Paisley’s strengths lie in her palpable knowledge and joy in the Chalet School world. Her detail is intensely convincing and speaks of a level of research and awareness that is to be lauded. At points this is a little too much and I’m thinking in this instance of one of the chapter headings which, to those in the know, gives away the conclusion almost instantly and thus robs the sequence of any jeopardy. Paisley also uses the supporting cast to great effect and I was particularly struck by her handling of Jack Maynard. She manages to capture him especially well which is an achievement in a book dominated by women. Quite often in the Chalet School world the male characters are drawn so thinly that, if you held them up to the light, you’d be able to see through them.

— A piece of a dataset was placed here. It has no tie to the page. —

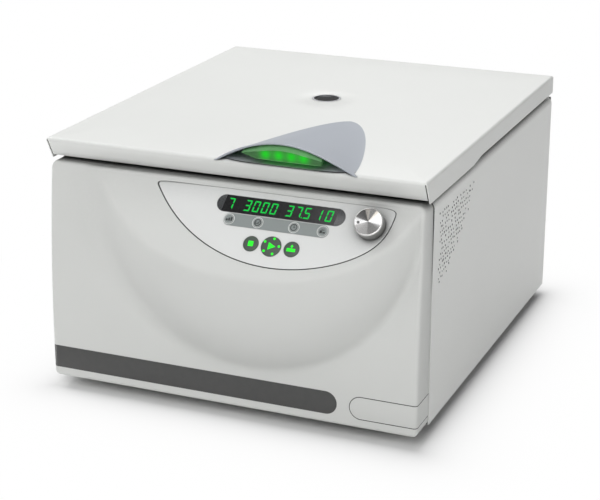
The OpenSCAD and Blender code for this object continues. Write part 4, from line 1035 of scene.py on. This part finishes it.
HOOD_X = CONTROLS_X - 3.5
HOOD_HALF, HOOD_LEN, HOOD_H, HOOD_OVER, HOOD_WALL, HOOD_LIP = 101.0, 237.0, 33.5, 13.0, 2.6, 0.8
HOOD_START, TIP_DIP = LID_FRONT + 0.7, 3.0
LENS_HALF, LENS_LOW, LENS_CUT = 54.0, 9.0, 20.0
LENS_IN, LENS_GAP, LENS_CREST = 3.6, 0.25, 18.0
FLOOR_IN, FLOOR_H = 4.0, 0.8
LAMPS_X, LAMP_H, LAMP_BACK, LAMP_GLOW = (58.5, 77.0, 94.8, 111.7), 16.5, 20.0, 0.0072


def hood_width(v):
    """Half width of the hood, v of its length behind its mouth."""
    return HOOD_HALF * (1 - v) ** 0.6


def hood_point(a, v, drop=0.0):
    """Point of the handle's hood: a from -1 to 1 across, v from 0 at the mouth to 1 at the tail."""
    top = HOOD_H * (1 - v) ** 1.25 * max(0.0, 1 - a * a) ** 1.15
    mouth = HOOD_START - 1.1 * abs(a) ** 8 - HOOD_OVER * (1 - abs(a) ** 4)
    y = mouth * (1 - v) + (HOOD_START + HOOD_LEN) * v
    return HOOD_X + a * hood_width(v), y, LID_Z1 + max(0.0, top - drop) - TIP_DIP * abs(a) ** 8 * (1 - v) ** 12


class CENTRIFUGE_OT_handle(Operator):
    """Builds the handle's hood, its floor, the green lens and the lamps behind it"""
    bl_idname = "centrifuge.handle"
    bl_label = "Lid handle"

    def execute(self, context):
        paint = context.scene.centrifuge_paint
        rows, cols = 72, 96
        across = [-cos(pi * i / cols) for i in range(cols + 1)]
        mouth = ((HOOD_WALL, 0.10), (HOOD_WALL, 0.004), (HOOD_WALL - HOOD_LIP, 0.0), (HOOD_WALL / 2, -0.0015),
                 (HOOD_LIP / 2, -0.001))
        rings = [[hood_point(a, v, drop) for a in across] for drop, v in mouth]
        along = [0.999 * (j / rows) ** 1.3 for j in range(rows + 1)]
        rings += [[hood_point(a, v + 0.0035 * (1 - v)) for a in across] for v in along]
        add_piece("hood_shell", in_row(loft(rings, wrap_cols=False)),
                  fine_moulding("Handle hood", paint.handle, 0.4, 0.004), "lid", ["handle_hood"], 50)
        floor = [[(HOOD_X + a * (hood_width(v) - FLOOR_IN), hood_point(a, v)[1], LID_Z1 + FLOOR_H)
                  for a in np.linspace(-1, 1, 40)] for v in np.linspace(0.03, 0.22, 12)]
        add_piece("hood_floor", in_row(loft(floor, wrap_cols=False)), dull_plastic("Handle floor", (0.52, 0.53, 0.55)),
                  "lid", ["handle_base"])

        def lens_ring(v, bevel, rise=0.0):
            """Ring of the lens at v, its arched top lowered by a bevel and its flat foot raised."""
            foot = LID_Z1 + LENS_LOW
            top = np.array([hood_point(x / (HOOD_HALF - LENS_IN), v, HOOD_WALL + LENS_GAP)
                            for x in np.linspace(LENS_HALF, -LENS_HALF, 64)])
            top[:, 2] -= bevel * np.clip((top[:, 2] - foot) / LENS_CREST, 0, 1)
            low = top[::-1].copy()
            low[:, 2] = foot + rise
            low[:, 0] += LENS_CUT * np.clip((HOOD_X + LENS_HALF - low[:, 0]) / (2 * LENS_HALF), 0, 1)
            top[:, 2] = np.maximum(top[:, 2], foot + rise + 0.4)
            return np.concatenate([top, low])

        rings = [lens_ring(0.004, 8.2, 0.4), lens_ring(0.001, 7.6), lens_ring(0.004, 6.6), lens_ring(0.030, 0.4),
                 lens_ring(0.05, 0.0)]
        spots = [place(x, 4.0, LID_Z1 + LAMP_H) for x in LAMPS_X]
        add_piece("lens_body", in_row(loft(rings, start_cap=True, end_cap=True)),
                  lit_lens("Green lens", spots, LAMP_GLOW), "lid", ["handle_lens"], 40)
        p, faces = turned([(0, -1.0), (3.6, -1.0), (4.2, 0.0), (3.4, 1.6), (1.6, 2.6), (0, 2.9)], 24)
        lamp = np.c_[p[:, 0], -p[:, 2], p[:, 1]]
        lamps = join_parts(*[(lamp + (x, LAMP_BACK, LID_Z1 + LAMP_H), faces) for x in LAMPS_X])
        add_piece("lens_lamps", in_row(lamps), glow("Lamp light", (0.02, 0.9, 0.05), 2.0), "lid", ["led_bar"])
        return {"FINISHED"}


# Finishes of the CAD nodes that stay

class CENTRIFUGE_OT_finishes(Operator):
    """Gives each CAD node that stays in view its finish"""
    bl_idname = "centrifuge.finishes"
    bl_label = "Finishes of the other pieces"

    def execute(self, context):
        paint = context.scene.centrifuge_paint
        looks = {
            "cabinet_paint": powder_coat("Cabinet coat", paint.cabinet, reach=0.03),
            "lid_paint": powder_coat("Lid inner coat", paint.lid),
            "front_plastic": fine_moulding("Front plastic", paint.front),
            "rubber_black": rubber("Black rubber", (0.022, 0.022, 0.023)),
            "steel": brushed("Brushed steel", (0.60, 0.60, 0.60)),
            "rotor_metal": anodised("Rotor anodising", (0.62, 0.63, 0.65)),
            "knob_metal": anodised("Knob anodising", (0.62, 0.62, 0.62)),
            "black_plastic": dull_plastic("Black plastic", (0.025, 0.025, 0.027)),
            "motor_paint": powder_coat("Motor coat", (0.07, 0.075, 0.08), 0.5),
            "board": dull_plastic("Board", (0.02, 0.10, 0.035), 0.4),
            "heater": dull_plastic("Heating mat", (0.40, 0.17, 0.05), 0.6),
            "smoked_glass": smoked_window("Port glass"),
        }
        other = dull_plastic("Grey plastic", (0.3, 0.3, 0.3))
        # Box of the side panels' vent holes, whose walls are painted dark as shade
        low, high = place(0, SEAM_Y + 12, 20), place(0, 330, CABINET_HEIGHT - 8)
        vented = vented_coat("Vented side coat", paint.cabinet, low, high)
        slots = {p["node"]: p["material_slot"] for p in frame["record"]["subparts"]}
        for name, node in frame["nodes"].items():
            look = vented if name.startswith("side_panel") else looks.get(slots.get(name), other)
            node.data.materials.clear()
            node.data.materials.append(look)
        return {"FINISHED"}


# Stage

CAMERA_AT, CAMERA_YAW, CAMERA_PITCH = (908.3, -1908.0, 976.3), -22.7706, 19.5657
CAMERA_LENS, CAMERA_SENSOR = 101.22, 36
# The camera sees the paper at PAPER_SEEN, darker than the PAPER that bounces light: painted shade that deepens the
# floor's shadow
FLOOR_HALF, PAPER, PAPER_SEEN = 30, 0.9, 0.78
LAMP_AIM = Vector((0, 0, 0.15))
# Name, property with its power, place and size in metres
LAMPS = (
    ("front_high", "front", (0.0, -2.6, 2.6), 2.2),
    ("left_high", "left", (-2.2, 0.4, 2.6), 2.0),
    ("rear_high", "back", (0.0, 2.2, 2.6), 2.4),
    ("front_right", "low", (2.2, -2.6, 1.6), 2.0),
    ("right", "right", (3.0, -0.6, 1.6), 1.8),
)


class CENTRIFUGE_OT_stage(Operator):
    """Sets the floor, the light and the camera"""
    bl_idname = "centrifuge.stage"
    bl_label = "Stage"

    def execute(self, context):
        scene = context.scene
        setting = scene.centrifuge_stage
        scene.view_settings.view_transform = "Standard"
        mesh = bpy.data.meshes.new("floor")
        corners = [(x * FLOOR_HALF, y * FLOOR_HALF, 0) for x, y in ((-1, -1), (1, -1), (1, 1), (-1, 1))]
        mesh.from_pydata(corners, [], [(0, 1, 2, 3)])
        floor = bpy.data.objects.new("floor", mesh)
        scene.collection.objects.link(floor)
        low, high = place(-CABINET_HALF, 0, 0), place(CABINET_HALF, CABINET_DEPTH, 0)
        middle, half = [(low[k] + high[k]) / 2 for k in (0, 1)], [(high[k] - low[k]) / 2 for k in (0, 1)]
        mesh.materials.append(pale_floor("Floor paper", PAPER, PAPER_SEEN, setting.reach, middle, half))

        world = bpy.data.worlds.new("Studio")
        scene.world = world
        world.use_nodes = True
        tree = world.node_tree
        room, seen = [node(tree, "Background", "Background", {"Color": (1, 1, 1, 1), "Strength": strength})
                      for strength in (setting.sky, 1)]
        show(tree, mix_shaders(tree, seen_directly(tree), room, seen))
        for name, power, at, size in LAMPS:
            lamp = bpy.data.lights.new(name, "AREA")
            lamp.energy = getattr(setting, power)
            lamp.size = size
            holder = bpy.data.objects.new(name, lamp)
            holder.location = at
            holder.rotation_euler = (LAMP_AIM - Vector(at)).to_track_quat("-Z", "Y").to_euler()
            scene.collection.objects.link(holder)

        camera = bpy.data.cameras.new("camera")
        camera.lens = CAMERA_LENS
        camera.sensor_width = CAMERA_SENSOR
        camera.clip_end = 100
        view = bpy.data.objects.new("camera", camera)
        view.location = place(*CAMERA_AT)
        view.rotation_euler = (radians(90 - CAMERA_PITCH), 0, radians(-CAMERA_YAW))
        scene.collection.objects.link(view)
        scene.camera = view
        return {"FINISHED"}


class CENTRIFUGE_PT_build(Panel):
    """Sizes, colours and the pieces, in the order they are built"""
    bl_idname = "CENTRIFUGE_PT_build"
    bl_label = "Butterfat centrifuge"
    bl_space_type = "VIEW_3D"
    bl_region_type = "UI"
    bl_category = "Centrifuge"

    def draw(self, context):
        for name, _ in GROUPS:
            group = getattr(context.scene, name)
            box = self.layout.box()
            for key in group.bl_rna.properties.keys():
                if key not in ("rna_type", "name"):
                    box.prop(group, key)
        for piece in PIECES:
            self.layout.operator(piece.bl_idname)


GROUPS = (("centrifuge_front", CENTRIFUGE_PG_front), ("centrifuge_paint", CENTRIFUGE_PG_paint),
          ("centrifuge_stage", CENTRIFUGE_PG_stage))
PIECES = (CENTRIFUGE_OT_finishes, CENTRIFUGE_OT_front, CENTRIFUGE_OT_trim, CENTRIFUGE_OT_panel, CENTRIFUGE_OT_keys,
          CENTRIFUGE_OT_knob, CENTRIFUGE_OT_lid, CENTRIFUGE_OT_handle, CENTRIFUGE_OT_stage)


def register():
    for name, group in GROUPS:
        bpy.utils.register_class(group)
        setattr(bpy.types.Scene, name, PointerProperty(type=group))
    for piece in PIECES + (CENTRIFUGE_PT_build,):
        bpy.utils.register_class(piece)


def unregister():
    for piece in reversed(PIECES + (CENTRIFUGE_PT_build,)):
        bpy.utils.unregister_class(piece)
    for name, group in reversed(GROUPS):
        delattr(bpy.types.Scene, name)
        bpy.utils.unregister_class(group)


def main():
    register()
    for piece in PIECES:
        family, action = piece.bl_idname.split(".")
        getattr(getattr(bpy.ops, family), action)()


if __name__ == "__main__":
    main()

And whilst all this is a strength and a genuine strength, I find myself thinking again about the book that cannot speak its name and how New Beginnings works both with, and against, that. I find myself thinking about the nature of continuations and fill-ins and how, quite often, they reveal so much more about the fan and their nature of interaction with the series. Paisley loves the Chalet School, that much is clear, and New Beginnings reads very well. It’s a joyful, and occasionally deeply moving read.
But.
It is a read very much fixed within the Chalet School bubble and whilst that is good and joyous and perfect for those moments when you wish to be in that bubble and to escape and to dream (and lord knows, I want to do that so much and so often), I think that for me, I need something that explores and considers what could happen at that moment where the bubble starts to connect with something else.